Memory management in Python involves a private heap containing all Python objects and data structures. The Python memory manager has different components which deal with various dynamic storage management aspects, like sharing, segmentation, preallocation or caching.
The Python interpreter performs management of the Python heap separate from the system heap. The allocation of heap space for Python objects and other internal buffers is performed on demand by the Python memory manager through the Python/C API functions.
Memory is allocated in the Python interpreter by different methods according to the type of the object to be created. Scalar types, such as integers and floats, use a simple free list memory allocation method.
Python memory architecture
As shown in the diagram below, layers above the red dotted line are owned by Python process.
The topmost layer shows that Python uses a portion of the memory for internal use and non-object memory. The other portion is dedicated to object storage.
Layer +2 is where the object allocator is actually used. It is called for every object allocation and deallocation (PyObject_New / Del). This layer is also the place where the cyclic garbage collector operates selectively on container objects. The object allocator is not called if object specific allocators implement a proprietary allocation scheme for ex.: integer
Integers and floats - these two object types allocate their own blocks of memory of approximately 1kB, which are allocated with the system malloc(). They avoid waste from pymalloc rounding the object size up to the nearest multiple of 8. These objects are then linked on to a simple free list. When an object is needed, one is taken from the list or a new block is allocated. When an object is freed, it is returned to the free list.

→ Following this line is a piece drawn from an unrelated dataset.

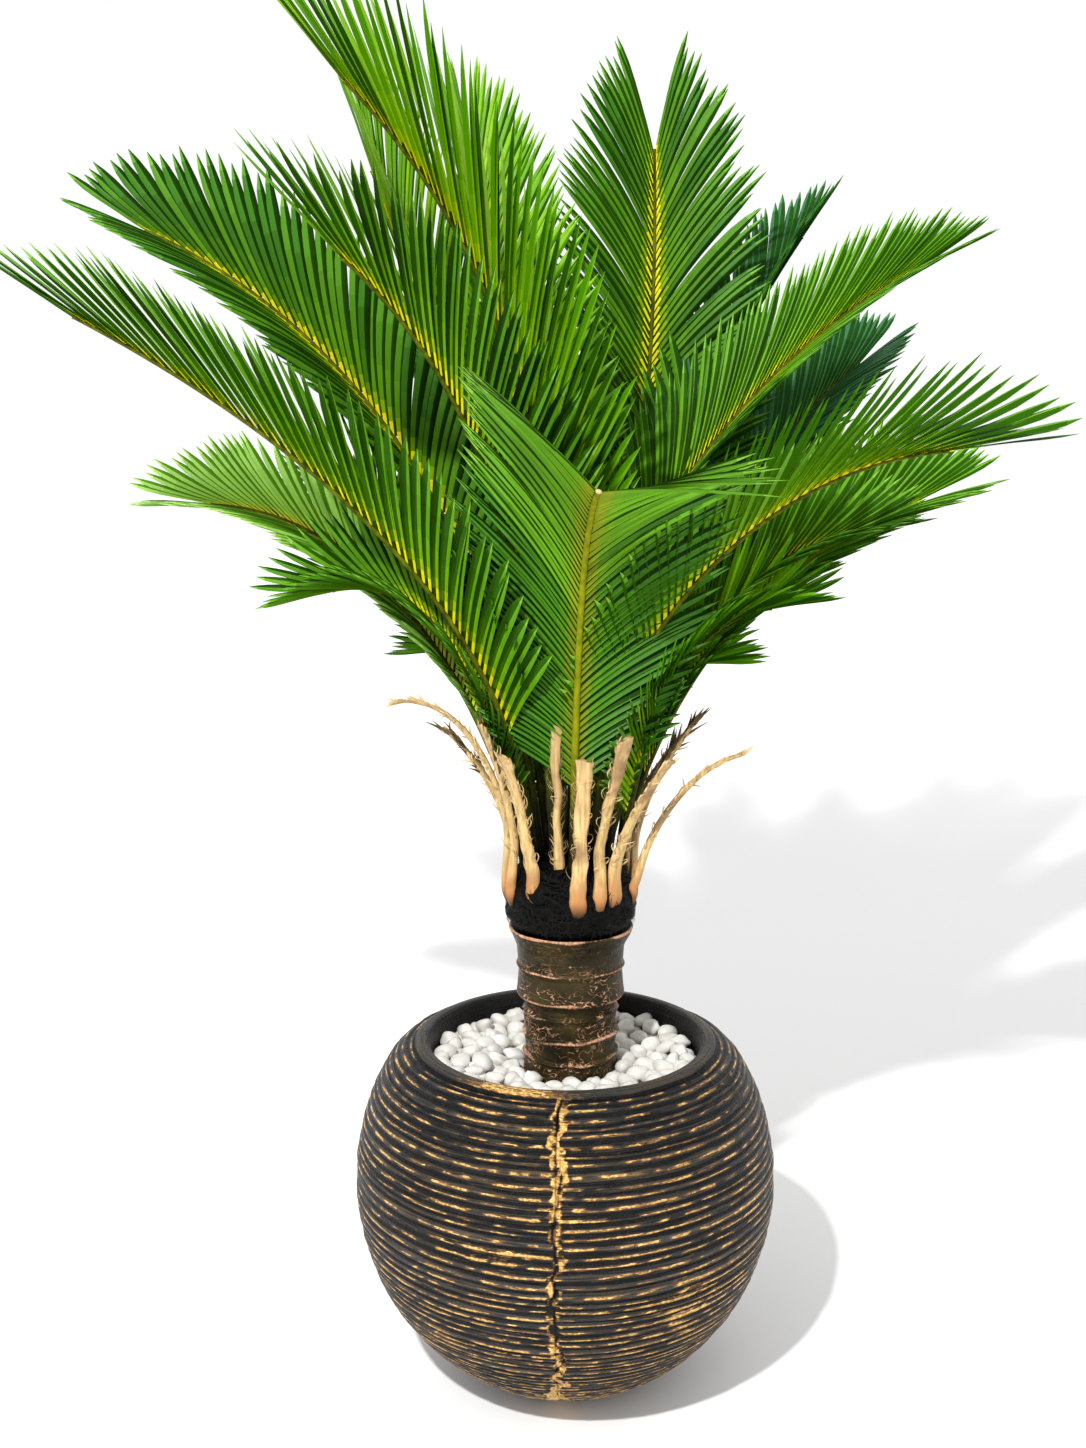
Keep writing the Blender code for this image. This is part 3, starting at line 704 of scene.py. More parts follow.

Allocation strategy abstract
For small requests of fewer than 512 bytes, the allocator sub-allocates blocks of memory. Small requests are grouped in size classes spaced 8 bytes apart as shown in the below table. Larger objects are routed to a standard C allocator.
Small object allocator uses three levels of abstraction — arena, pool, and block. Pymalloc allocates memory in 256 kB chunks, called arenas. The arenas provide memory for 64 pools and are divided into 4 kB pools, which are in turn subdivided into fixed sized blocks, as shown below. The blocks are returned to the application.
Pool
A collection of blocks of the same size is called a pool. Requests of a particular size are serviced from memory pools of 4K (one VMM page). There is a fixed-size allocator for each size class. The partially_allocated_arenas list keeps track of arenas that have pools available. The pool is taken from the first arena in the partially_allocated_arenas list as shown below. Pools and blocks are not allocating memory directly. They are using already allocated space from arenas.
Block
Block is a chunk of memory of a certain size that can be allocated, freed, or combined with adjacent chunks into larger ranges. Each block can keep only one Python object of a fixed size. The size of the block can vary from 8 to 512 bytes and must be a multiple of eight (i.e., use 8-byte alignment). For convenience, such blocks are grouped in 64 size classes as shown in above table.
Since these blocks, pools, and arenas are kept in Python's own heap, freeing a memory block merely marks it as available for future use in the interpreter. Freeing memory in Python does not immediately free the memory at the system level.
Garbage Collection
When objects are no longer needed, Python automatically reclaims memory from them. Garbage collector has two components, the reference counting collector and the generational garbage collector, known as gc module.
Python abstracts away a lot of details of the memory management so that you can work on the high level code.